You probably haven't read Against Nature. Even if you've picked it up you probably haven't read it. For one thing? No dialog. It's all exposition. And it's about a man so fucking aesthetically exquisite that he finds himself less and less capable of living. Most of it consists of descriptions of his indulgences, many of which are fascinating critical passages. Most of those passages deal with subjects out of my range of knowledge, but where there is overlap I find much to be admired in Huysmans's (or Huysmans's protagonist's) thought.
But it is verbose, convoluted, filled with obscure words and references. The subtlety of its construction is magnificent. The use of pedantry as a diversion is delightful.
I mean, this is crazy stuff. Dude has a booze organ. Henry Kuttner had one of those in The Proud Robot; I bet he read Against Nature. The difference is that Huysmans spends pages describing how specific liquors have flavors corresponding to particular notes or chords played on particular instruments, and he makes a convincing case. It's half-essay, half-catalog, and yet the narrative of the protagonist's self-destruction is supported by every detail.
Everything I love about it is something that would get me red ink in a writing group. It's that simple. Some of my favorite works run contrary to most tastes. Thing is, is that I think a big fat dose of conventionality is just what my work needs. It's always about to run right over the edge.

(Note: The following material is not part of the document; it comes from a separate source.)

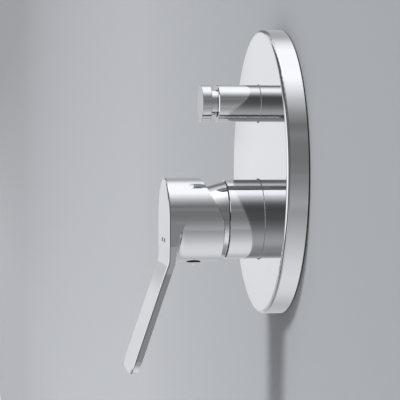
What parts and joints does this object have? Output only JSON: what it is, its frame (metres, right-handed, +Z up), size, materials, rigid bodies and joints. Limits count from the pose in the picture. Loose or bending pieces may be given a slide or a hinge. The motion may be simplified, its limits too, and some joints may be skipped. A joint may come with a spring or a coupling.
{
  "type": "shower mixer",
  "caption": "Concealed bath and shower mixer: round chrome wall plate, single-lever handle on a sleeve, pull diverter knob above it, brass body and ceramic cartridge in the wall.",
  "frame": {"origin": "finished wall face at the middle of the round wall plate", "axes": "+X to the user's right, +Y into the wall, +Z up; the lever and the knob stand out to -Y"},
  "size_m": [0.17, 0.1585, 0.2035],
  "materials": {
    "chrome": "polished chrome plate",
    "brass": "sand-cast and machined",
    "rubber": "matt black",
    "ceramic": "lapped",
    "steel": "stainless, turned",
    "cartridge_plastic": "moulded, off-white",
    "plug_plastic": "chrome-coloured, glossy",
    "hot_enamel": "red enamel",
    "cold_enamel": "dark blue enamel"
  },
  "bodies": {
    "fixed": {"escutcheon": "chrome", "main_sleeve": "chrome", "dome": "chrome", "diverter_sleeve": "chrome", "escutcheon_gasket": "rubber", "main_collar_seal": "rubber", "diverter_collar_seal": "rubber", "neck_seal": "rubber", "port_seals": "rubber", "spindle_seals": "rubber", "bonnet_seal": "rubber", "plug_seal": "rubber", "seam_seal": "rubber", "fixed_ceramic_disc": "ceramic", "diverter_spring": "steel", "cartridge_base": "cartridge_plastic", "cartridge_housing": "cartridge_plastic", "valve_body": "brass", "cartridge_nut": "brass", "diverter_bonnet": "brass", "chamber_plug": "brass"},
    "collar": {"stem_guide": "cartridge_plastic", "pivot_pin": "steel"},
    "handle": {"handle": "chrome", "hot_mark": "hot_enamel", "cold_mark": "cold_enamel", "screw_plug": "plug_plastic", "plug_ring": "rubber", "stem": "steel", "handle_insert": "cartridge_plastic", "grub_screw": "steel"},
    "discs": {"moving_ceramic_disc": "ceramic", "disc_carrier": "cartridge_plastic"},
    "diverter": {"diverter_knob": "chrome", "diverter_spindle": "brass", "shower_washer": "rubber", "bath_washer": "rubber", "spindle_clip": "steel"}
  },
  "joints": [
    {"name": "temperature", "type": "hinge", "parent": "fixed", "child": "collar", "pos_m": [0, 0, -0.0284], "axis": [0, -1, 0], "range_deg": [-45, 45]},
    {"name": "lever_lift", "type": "hinge", "parent": "collar", "child": "handle", "pos_m": [0, -0.0382, -0.0284], "axis": [-1, 0, 0], "range_deg": [0, 22]},
    {"name": "disc_slide", "type": "slide", "parent": "collar", "child": "discs", "axis": [0, 0, -1], "range_m": [0, 0.005]},
    {"name": "diverter_pull", "type": "slide", "parent": "fixed", "child": "diverter", "axis": [0, -1, 0], "range_m": [0, 0.008], "stiffness_N_per_m": 600, "springref_m": -0.004, "deforming": ["diverter_spring"]}
  ],
  "couplings": [
    {"joint": "disc_slide", "follows": "lever_lift", "m_per_rad": 0.01288}
  ]
}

But sometimes I want to go over the edge. I just want to jump.
I wonder if this is one thing that happens in artistic movements -- if you produce work you know isn't going to repulse every person who might critique it. It's a subtle influence, in that everything I've written with others I'm glad to have written. It's not like my time is being consumed uselessly at all.
It's just that there are some works that are too ugly and weird and malformed to appeal to most people, and I know I have more than a few of those in me. I wonder whatever shall I do with them.
Now off to bed, and back to the indolent life of the invalid.
2 comments:
Too ugly and weird and malformed?
Sean, I wish you all the best commercially, but it seems to me we have a magazine that doesn't appeal to most people; that is, we're perfectly willing to publish stories that don't. I'm more offended by a story that doesn't hurt than by one that doesn't, so bust open that closet.
Get your body healthy, keep your writing sick. Cheers.
I have to say, if I could get Hope Lives in print, I really ain't got nothing to complain about.